How has everyone got on with this injection?.  Can you recommend anywhere in Surrey that will carry it out and for what price?.  Your help would be greatly appreciated.  We were going to fly to Alicante just for the injection but it must be ok to have it done somewhere round here.  I was treated at the Woking Nuffield for my last 5 treatments but they cant see you when you go abroad

Many thanks xxxxxxxxxxxxxxxxxxxxxxxxxxxxx


----------



## Wendy K (Sep 26, 2005)

Hi Babycat,

If the injection you are talking about is Decapeptyl, I had the nurse at my doc's surgery do it (they are not usually helpful) but I checked with my doc first, and she agreed as it was intra muscular it should be done by a professional.

The needle is very big and I was pretty worried about it, but the nurse was done in a flash and I hardly felt it 

You have plenty of time to arrange it, as I think I remember you are not cycling until mid summer.  Just check with your GP surgery, I am sure they will do it, you don't have to even say it's for tx abroad, just to shut you down before IVF.

I hope that helps 

Wendy K


----------



## babycat (Oct 6, 2006)

Hi Wendy

Thanks for your help. HOw are you doing just now?  Any plans for the FET yet or are you having a little break.  hope you are well, I don't know how many more disappointments I can take. Hopefully not another one but we are having a break and not starting again until July. Dieting and excersise when I can get around to it


----------



## Ms Minerva (Mar 7, 2005)

Hi Babycat - same as Wendy, I arranged for the nurse at the GP's surgery to do it for me.
Hoping that you can enjoy some time out before your next treatment in July

Jules xx


----------



## podbean (Jan 16, 2008)

Hi Babycat  

I had mine done on Friday at The Birth Company, 137 Harley Street.  I asked the doctors there to include the injections as part of my scans and Pap smear package.  (I'm being treated at Isida, Kiev).  I do know some ladies who've done it themselves, but I'm not that brave.  And like Jules and Wendy advise it is best to get it a professional to do it.  It really didn't hurt when they did it and it was over in a flash.
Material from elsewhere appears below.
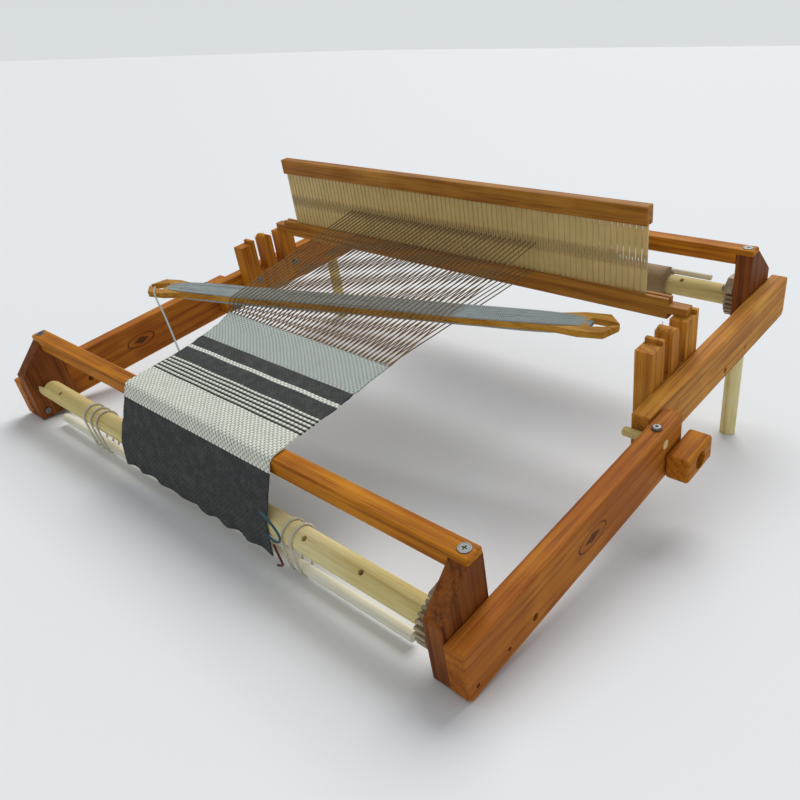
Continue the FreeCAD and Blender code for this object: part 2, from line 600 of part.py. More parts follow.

I don't know if that is too far for you to go.  My GP will do it too.  I am based in Surrey (Purley) but still have doctors in London - haven't got around to switching yet! 
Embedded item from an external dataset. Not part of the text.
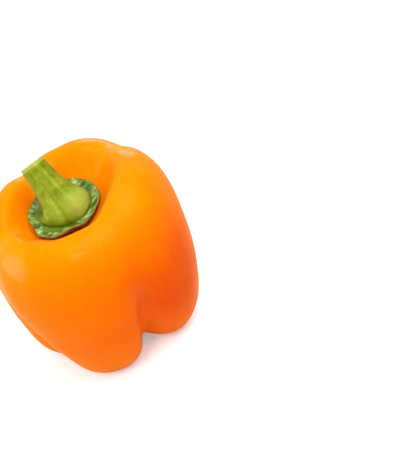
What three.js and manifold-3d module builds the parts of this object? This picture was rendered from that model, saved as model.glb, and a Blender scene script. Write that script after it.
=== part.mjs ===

Wishing you all the best with your treatment.  

Podbean
x


----------



## mini-me (Jul 23, 2004)

Hi babycat,

If it's Decapeptyl, DH did it for me both times and he's scared of needles!  The mixing part is the most diffcult bit and the intra muscular injection was no different from having a gestone injection.  Having said that, DH was instructed by nurses at the ARGC when I was having treatment with my own eggs, so he knows how and where on the butt to give an intra-muscular injection!

Mini-me
xxx


----------



## ♥JJ1♥ (Feb 11, 2006)

I would try the GP, but if not as long as you have a prescription, the drugs and paper about it and when to be given you could go to a+E or a walk-in centre (My friend works in A&E and he said everyday there is at least one IVF lady with drugs in hand saying that they cannot give it themselves).

L x


----------